USDJPY reactions to US Retail Sales (Control Group)

The three-hour change is mostly in the 20-40bps zone, which normally would be hard to capture but could be impossible today given models buy USD in NY time zone every day and nobody is going to want to run short USDJPY for very long with Japan CPI tonight and Japanese elections on the weekend.

Since I have the short GBPUSD via options, I looked at the GBPUSD reactions to Retail Sales, too.

GBPUSD reactions to US Retail Sales (Control Group)

It is barely worth hedging the GBPUSD put, but given I am running out of time here (it expires tomorrow), I’ll hedge 1/3 here at 1.3400 into Retail Sales and look to sell them on a pop, if there is one. If the number is strong, I will be looking to cover the rest at 1.3335/40. I try my best to always have the trade details in the sidebar.


Japan Election

The USDJPY story is super mixed because:

  1. BULLISH: The market is skeptical of the rally and wants to fade it into the election
  2. BEARISH: Seasonality now to the end of July is uber-bearish.
  3. BULLISH: CTAs are starting to exit their monster JPY long.
  4. BEARISH: Interest rate differentials argue USDJPY should be 140.00.

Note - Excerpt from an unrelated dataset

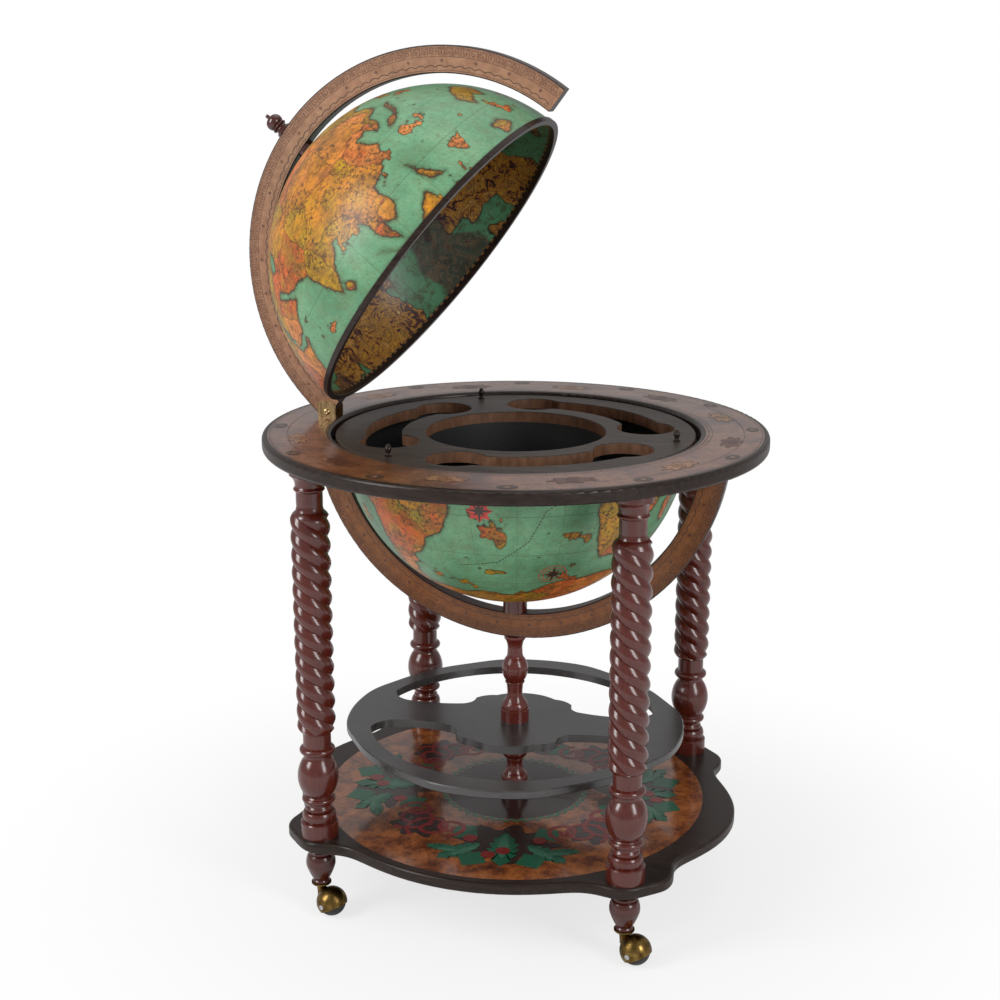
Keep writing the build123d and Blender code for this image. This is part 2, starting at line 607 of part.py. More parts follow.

Note the election will probably impact the long end of the US bond market too, at the margin. If the LDP get smoked, expect global 10-to-30-year bonds to open weak Sunday night. Here is my attempt to construct a simple election outcomes grid.


Final Thoughts

  1. I mentioned earlier that the AUDUSD one touch I recommended selling on July 9th is looking pretty good. When I put out normal trade ideas, I tend to get a lot of discussion and some trades from clients, but nobody ever wants to sell one touches. Selling one touches is an underappreciated strategy. It’s a low-stress way to simultaneously pick a direction and sell vol with limited loss. It’s an especially useful strategy if you run a business that is synthetically long vol, like a spot desk.
  2. Is it buy the rumor sell the fact time for crypto now that Crypto Week is ending? I am taking a shot short BTC at 119000 with a stop at 124100 and TP 110500. Not investment advice.
  3. Today’s fact of the day suggests perfectly efficient markets, a view to which I do not subscribe. There are times when there is cheese in the market. Headlines trading, for example, can be nearly a free lunch at times if you are quick to interpret the news and disciplined about exiting quickly through the NewsPivot.
  4. Interesting graph from The Economist.

Have a cheesy day.

The Russian equivalent expression for…

“There’s no such thing as a free lunch” is:

“The only free cheese is in the mousetrap.”